Get to know their demographics (income, age, career, etc.) along with their psychographics (what keeps them up at night, what are their aspirations in life, what are they most afraid of). Get to know what problems their facing in business and in life in general. You only get this level of information by actually talking to people.

If you’re just getting started with your business and you don’t have enough customers to talk to people to get an informed opinion go out and find people to talk to. Go to the park, go to coffee shops, go to meetups. Talk to people about their problems and see which problems you feel you can solve well. If this is too big of a step for you to take, start with understanding yourself and solving your own problems.

  1. Solve Problems for ONLY The Ideal Customer - And Blow Them Away

Now that you know what the problems are, create incredible experiences that solve those problems for your ideal clients. At this point once you may be tempted to also start offering solutions to other customer avatars, but don’t give in to this temptation. If you want to occupy a unique space in the consumer’s mind, you have to have a unique service. You can’t just be doing everything decently well, you have to be world class at one thing.

  1. Share Your “Why”

The first two steps are essentially understanding you you serve and what you do to serve them, the last step is to communicate why it is you serve this group in the way that you do. If you’re struggling to communicate why you’re in business, try adding the word “because” into the sentence where you explain what you do.

For example, at Falconnotes, we build productivity systems using notion because everyone deserves a productivity system that works for them.

Nailing down the “why” part is what turns a regular company into a movement. It’s what takes a logo on your clothing from just another symbol to an indication to the world that you’re part of the brand’s tribe and believe in their values.

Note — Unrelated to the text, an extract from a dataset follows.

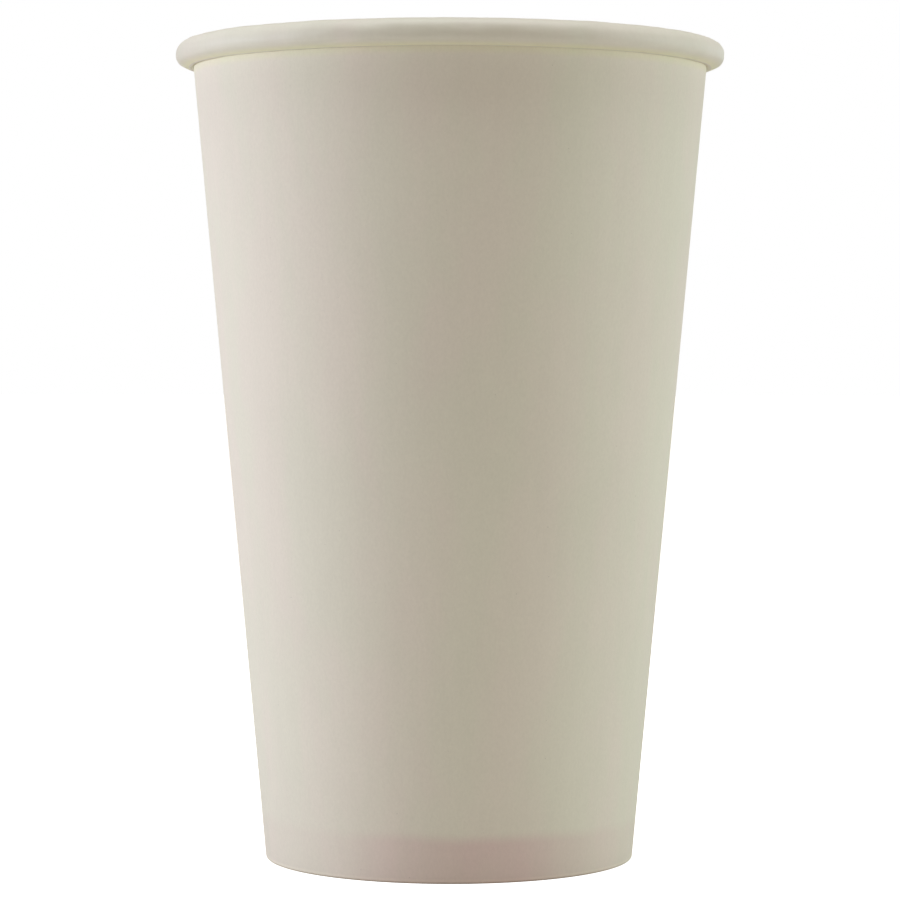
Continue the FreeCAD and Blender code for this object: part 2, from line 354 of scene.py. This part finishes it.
    # pressed ribs: narrow grooves between rounded ridges, each a little different
    phase = calc(tree, "MULTIPLY", azimuth, calc(tree, "DIVIDE", given["Rib Count"], 2.0))
    groove = calc(tree, "SUBTRACT", 1.0, calc(tree, "ABSOLUTE", calc(tree, "SINE", phase)))
    ribNoise = roundNoise(unevenness["ribScale"], unevenness["ribShift"])
    groove = calc(tree, "MULTIPLY", groove, calc(tree, "ADD", unevenness["ribMean"], ribNoise))
    ribs = weighted(groove, given["Rib Depth"], ribbed)

    mesh = addNode(tree, "GeometryNodeStoreNamedAttribute", {
        "Geometry": grid.outputs["Mesh"], "Name": "innerPlace", "Value": beneath(given["Board"]),
    }, data_type="FLOAT_VECTOR", domain="POINT").outputs[0]
    mesh = addNode(tree, "GeometryNodeSetPosition", {"Geometry": mesh, "Position": beneath(ribs)}).outputs[0]
    mesh = addNode(tree, "GeometryNodeMergeByDistance", {"Geometry": mesh, "Distance": weld}).outputs[0]

    # the second face is the first one pulled through the board, with cut edges between them
    thick = addNode(tree, "GeometryNodeExtrudeMesh", {
        "Mesh": mesh, "Offset Scale": 0.0, "Individual": False,
    })
    inner = addNode(tree, "GeometryNodeSetPosition", {
        "Geometry": thick.outputs["Mesh"], "Selection": thick.outputs["Top"],
        "Position": named("innerPlace", "FLOAT_VECTOR"),
    }).outputs[0]
    both = tree.nodes.new("GeometryNodeJoinGeometry")
    tree.links.new(mesh, both.inputs[0])
    tree.links.new(inner, both.inputs[0])
    shell = addNode(tree, "GeometryNodeMergeByDistance", {
        "Geometry": both.outputs[0], "Distance": weld,
    }).outputs[0]
    shell = addNode(tree, "GeometryNodeSetShadeSmooth", {"Geometry": shell}).outputs[0]
    shell = addNode(tree, "GeometryNodeRealizeInstances", {"Geometry": shell}).outputs[0]
    for material, chosen in (("Outside", None), ("Inside", "Top"), ("Cut Edge", "Side")):
        sockets = {"Geometry": shell, "Material": given[material]}
        if chosen:
            sockets["Selection"] = thick.outputs[chosen]
        shell = addNode(tree, "GeometryNodeSetMaterial", sockets).outputs[0]
    tree.links.new(shell, result.inputs[0])
    return tree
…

This is the unique space in the consumer’s mind we were talking about, when they no longer look at your brand as X or Y product, but rather they look at your brand as an expression of their values.

Positioning IRL

Brand Positioning isn’t a one time exercise. The most iconic brands have spent decades carefully crafting their positions in the consumers minds. When it comes to branding the hardest part of all the work we do is that ultimately the end result of our actions is in the minds of the consumer. We can’t directly do “branding” we can only take actions to try to influence perceptions of our brand. Influencing perceptions takes time and consistent reminders.

Rolex, Ferrari, Patek Phillippe, Louis Vuitton, these brand that have incredible brand positioning have been around for hundreds of years - and they’ve been very cautious of their positioning since the beginning.